* _WHAT THE TASK REQUIRES_
Copy the records below exactly as they appear.

— START OF DATA FOR THE TASK —

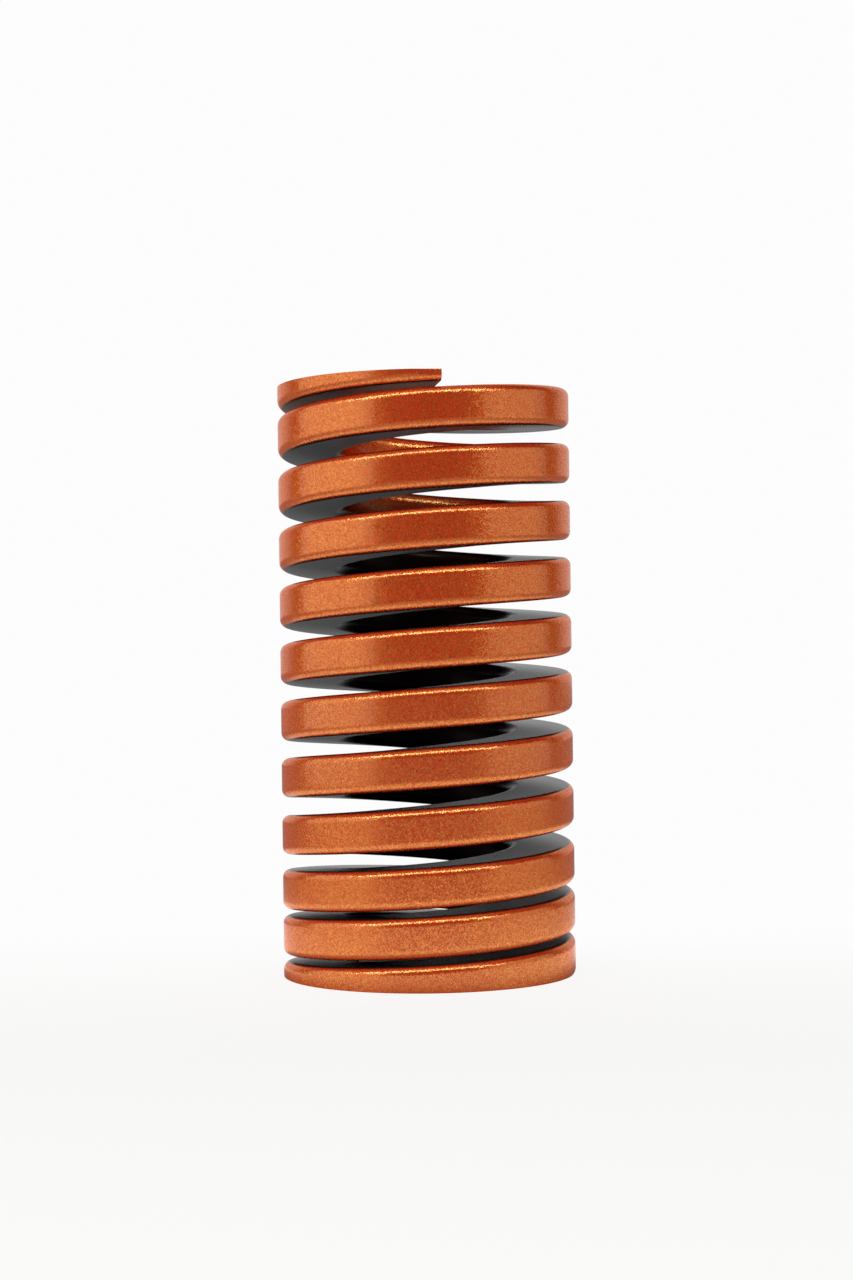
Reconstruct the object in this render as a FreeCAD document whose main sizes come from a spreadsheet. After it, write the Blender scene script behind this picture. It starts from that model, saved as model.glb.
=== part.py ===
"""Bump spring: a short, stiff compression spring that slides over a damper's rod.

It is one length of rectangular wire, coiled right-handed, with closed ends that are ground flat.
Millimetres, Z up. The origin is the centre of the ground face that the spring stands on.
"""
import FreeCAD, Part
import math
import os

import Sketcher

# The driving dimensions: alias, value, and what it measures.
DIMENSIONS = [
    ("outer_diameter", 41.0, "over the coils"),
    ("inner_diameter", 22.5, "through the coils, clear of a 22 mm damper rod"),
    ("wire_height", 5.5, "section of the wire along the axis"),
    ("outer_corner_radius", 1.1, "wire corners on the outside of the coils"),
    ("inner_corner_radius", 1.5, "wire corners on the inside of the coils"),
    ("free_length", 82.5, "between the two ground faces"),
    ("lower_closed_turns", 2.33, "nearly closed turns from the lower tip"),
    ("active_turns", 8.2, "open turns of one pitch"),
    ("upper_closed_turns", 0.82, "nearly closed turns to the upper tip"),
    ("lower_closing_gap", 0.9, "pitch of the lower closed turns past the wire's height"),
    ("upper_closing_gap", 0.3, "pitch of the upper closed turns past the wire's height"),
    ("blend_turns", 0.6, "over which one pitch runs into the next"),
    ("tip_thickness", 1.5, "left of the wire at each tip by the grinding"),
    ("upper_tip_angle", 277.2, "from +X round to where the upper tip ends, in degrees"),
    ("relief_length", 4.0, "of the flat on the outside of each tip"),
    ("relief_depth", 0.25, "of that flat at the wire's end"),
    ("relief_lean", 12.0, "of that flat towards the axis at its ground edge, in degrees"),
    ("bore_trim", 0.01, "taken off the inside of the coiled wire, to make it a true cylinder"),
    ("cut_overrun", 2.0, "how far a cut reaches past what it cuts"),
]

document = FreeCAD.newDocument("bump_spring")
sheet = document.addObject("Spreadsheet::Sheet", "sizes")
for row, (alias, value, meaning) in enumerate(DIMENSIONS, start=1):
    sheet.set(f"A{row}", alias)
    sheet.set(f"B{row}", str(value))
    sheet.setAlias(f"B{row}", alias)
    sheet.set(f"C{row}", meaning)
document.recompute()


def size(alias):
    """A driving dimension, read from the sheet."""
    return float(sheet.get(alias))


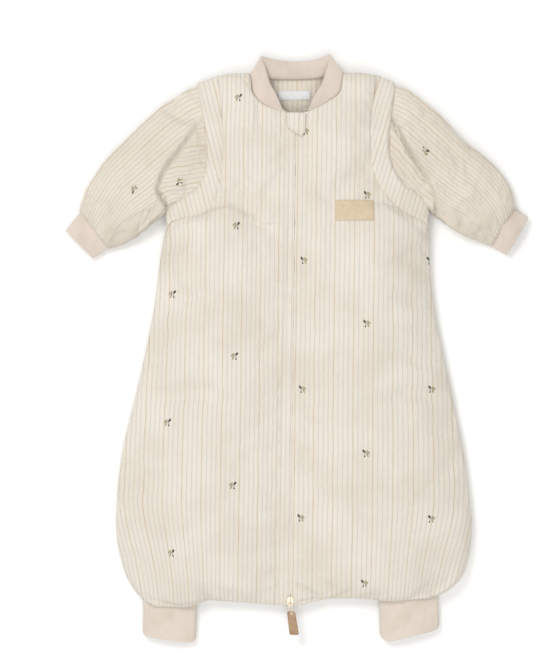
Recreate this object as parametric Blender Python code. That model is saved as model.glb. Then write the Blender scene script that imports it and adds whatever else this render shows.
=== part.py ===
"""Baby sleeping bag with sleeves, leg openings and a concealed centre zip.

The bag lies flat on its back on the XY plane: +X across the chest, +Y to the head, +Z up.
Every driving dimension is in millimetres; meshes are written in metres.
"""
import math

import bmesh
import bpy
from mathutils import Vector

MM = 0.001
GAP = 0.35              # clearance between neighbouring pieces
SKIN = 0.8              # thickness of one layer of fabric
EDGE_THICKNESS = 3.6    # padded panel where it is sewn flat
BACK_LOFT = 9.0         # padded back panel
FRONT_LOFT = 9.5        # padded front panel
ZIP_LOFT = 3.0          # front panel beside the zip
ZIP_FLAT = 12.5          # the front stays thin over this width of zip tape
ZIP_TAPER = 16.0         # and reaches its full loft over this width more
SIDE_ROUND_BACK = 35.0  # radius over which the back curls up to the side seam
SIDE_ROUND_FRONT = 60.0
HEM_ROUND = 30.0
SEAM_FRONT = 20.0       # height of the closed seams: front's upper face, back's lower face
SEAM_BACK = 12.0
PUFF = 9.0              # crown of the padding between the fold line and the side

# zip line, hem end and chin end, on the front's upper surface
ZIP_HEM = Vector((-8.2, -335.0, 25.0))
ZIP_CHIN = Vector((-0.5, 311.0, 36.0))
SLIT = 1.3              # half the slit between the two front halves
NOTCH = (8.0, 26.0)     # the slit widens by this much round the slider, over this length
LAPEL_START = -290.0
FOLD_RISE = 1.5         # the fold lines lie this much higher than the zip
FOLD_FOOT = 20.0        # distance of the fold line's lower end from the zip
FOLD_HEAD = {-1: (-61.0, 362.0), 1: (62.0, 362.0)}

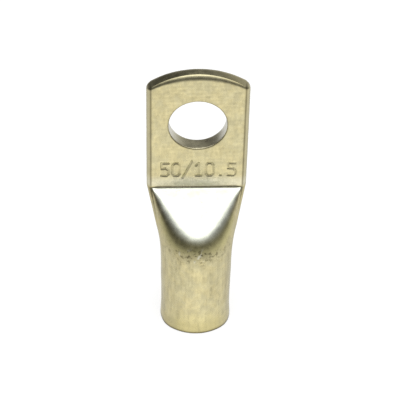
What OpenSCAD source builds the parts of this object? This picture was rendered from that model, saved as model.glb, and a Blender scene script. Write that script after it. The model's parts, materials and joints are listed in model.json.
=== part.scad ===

— END OF DATA FOR THE TASK —

* _ANSWER TO THIS EXERCISE_
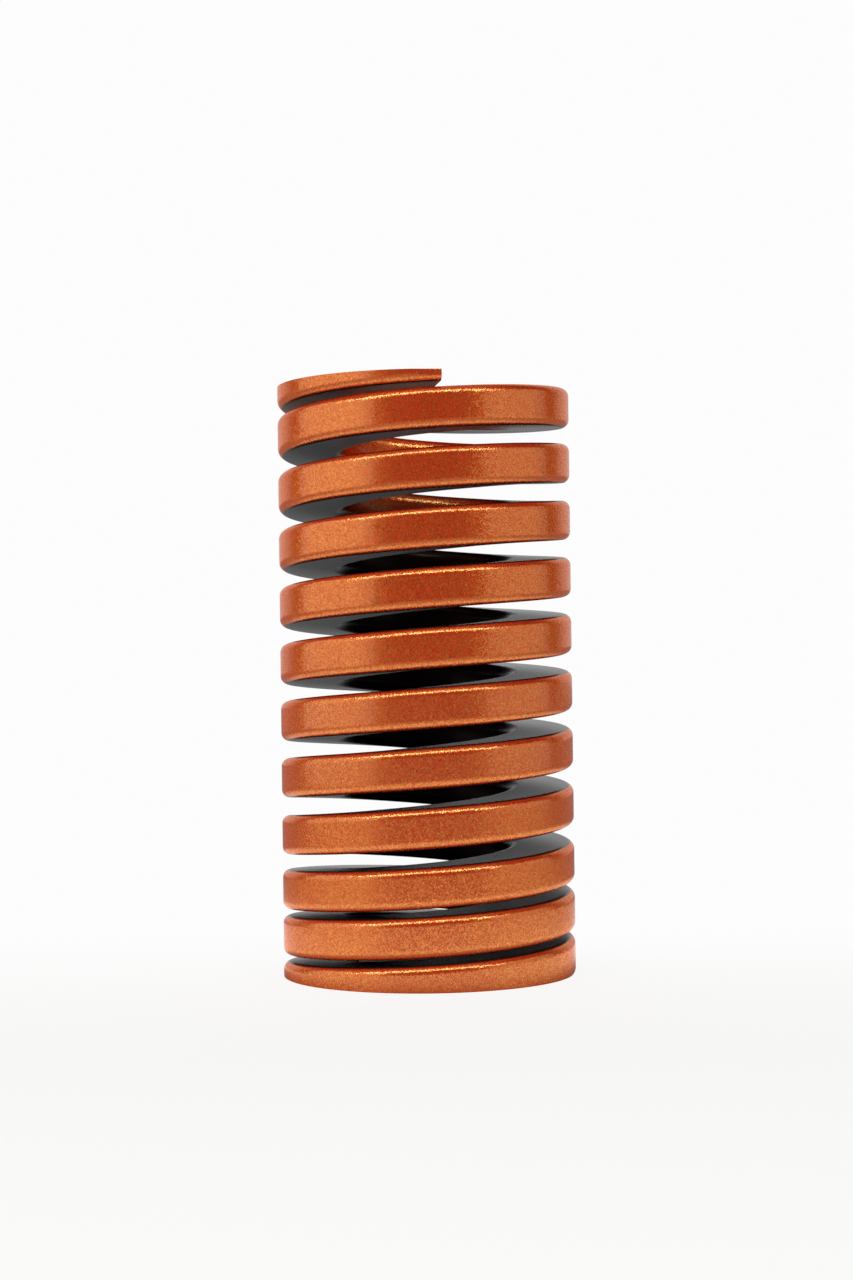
Reconstruct the object in this render as a FreeCAD document whose main sizes come from a spreadsheet. After it, write the Blender scene script behind this picture. It starts from that model, saved as model.glb.
=== part.py ===
"""Bump spring: a short, stiff compression spring that slides over a damper's rod.

It is one length of rectangular wire, coiled right-handed, with closed ends that are ground flat.
Millimetres, Z up. The origin is the centre of the ground face that the spring stands on.
"""
import FreeCAD, Part
import math
import os

import Sketcher

# The driving dimensions: alias, value, and what it measures.
DIMENSIONS = [
    ("outer_diameter", 41.0, "over the coils"),
    ("inner_diameter", 22.5, "through the coils, clear of a 22 mm damper rod"),
    ("wire_height", 5.5, "section of the wire along the axis"),
    ("outer_corner_radius", 1.1, "wire corners on the outside of the coils"),
    ("inner_corner_radius", 1.5, "wire corners on the inside of the coils"),
    ("free_length", 82.5, "between the two ground faces"),
    ("lower_closed_turns", 2.33, "nearly closed turns from the lower tip"),
    ("active_turns", 8.2, "open turns of one pitch"),
    ("upper_closed_turns", 0.82, "nearly closed turns to the upper tip"),
    ("lower_closing_gap", 0.9, "pitch of the lower closed turns past the wire's height"),
    ("upper_closing_gap", 0.3, "pitch of the upper closed turns past the wire's height"),
    ("blend_turns", 0.6, "over which one pitch runs into the next"),
    ("tip_thickness", 1.5, "left of the wire at each tip by the grinding"),
    ("upper_tip_angle", 277.2, "from +X round to where the upper tip ends, in degrees"),
    ("relief_length", 4.0, "of the flat on the outside of each tip"),
    ("relief_depth", 0.25, "of that flat at the wire's end"),
    ("relief_lean", 12.0, "of that flat towards the axis at its ground edge, in degrees"),
    ("bore_trim", 0.01, "taken off the inside of the coiled wire, to make it a true cylinder"),
    ("cut_overrun", 2.0, "how far a cut reaches past what it cuts"),
]

document = FreeCAD.newDocument("bump_spring")
sheet = document.addObject("Spreadsheet::Sheet", "sizes")
for row, (alias, value, meaning) in enumerate(DIMENSIONS, start=1):
    sheet.set(f"A{row}", alias)
    sheet.set(f"B{row}", str(value))
    sheet.setAlias(f"B{row}", alias)
    sheet.set(f"C{row}", meaning)
document.recompute()


def size(alias):
    """A driving dimension, read from the sheet."""
    return float(sheet.get(alias))


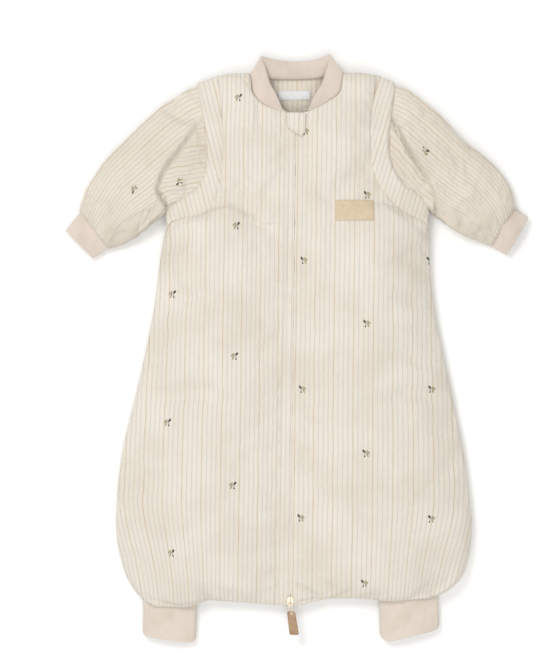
Recreate this object as parametric Blender Python code. That model is saved as model.glb. Then write the Blender scene script that imports it and adds whatever else this render shows.
=== part.py ===
"""Baby sleeping bag with sleeves, leg openings and a concealed centre zip.

The bag lies flat on its back on the XY plane: +X across the chest, +Y to the head, +Z up.
Every driving dimension is in millimetres; meshes are written in metres.
"""
import math

import bmesh
import bpy
from mathutils import Vector

MM = 0.001
GAP = 0.35              # clearance between neighbouring pieces
SKIN = 0.8              # thickness of one layer of fabric
EDGE_THICKNESS = 3.6    # padded panel where it is sewn flat
BACK_LOFT = 9.0         # padded back panel
FRONT_LOFT = 9.5        # padded front panel
ZIP_LOFT = 3.0          # front panel beside the zip
ZIP_FLAT = 12.5          # the front stays thin over this width of zip tape
ZIP_TAPER = 16.0         # and reaches its full loft over this width more
SIDE_ROUND_BACK = 35.0  # radius over which the back curls up to the side seam
SIDE_ROUND_FRONT = 60.0
HEM_ROUND = 30.0
SEAM_FRONT = 20.0       # height of the closed seams: front's upper face, back's lower face
SEAM_BACK = 12.0
PUFF = 9.0              # crown of the padding between the fold line and the side

# zip line, hem end and chin end, on the front's upper surface
ZIP_HEM = Vector((-8.2, -335.0, 25.0))
ZIP_CHIN = Vector((-0.5, 311.0, 36.0))
SLIT = 1.3              # half the slit between the two front halves
NOTCH = (8.0, 26.0)     # the slit widens by this much round the slider, over this length
LAPEL_START = -290.0
FOLD_RISE = 1.5         # the fold lines lie this much higher than the zip
FOLD_FOOT = 20.0        # distance of the fold line's lower end from the zip
FOLD_HEAD = {-1: (-61.0, 362.0), 1: (62.0, 362.0)}

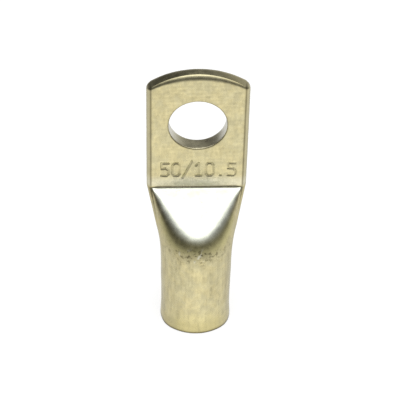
What OpenSCAD source builds the parts of this object? This picture was rendered from that model, saved as model.glb, and a Blender scene script. Write that script after it. The model's parts, materials and joints are listed in model.json.
=== part.scad ===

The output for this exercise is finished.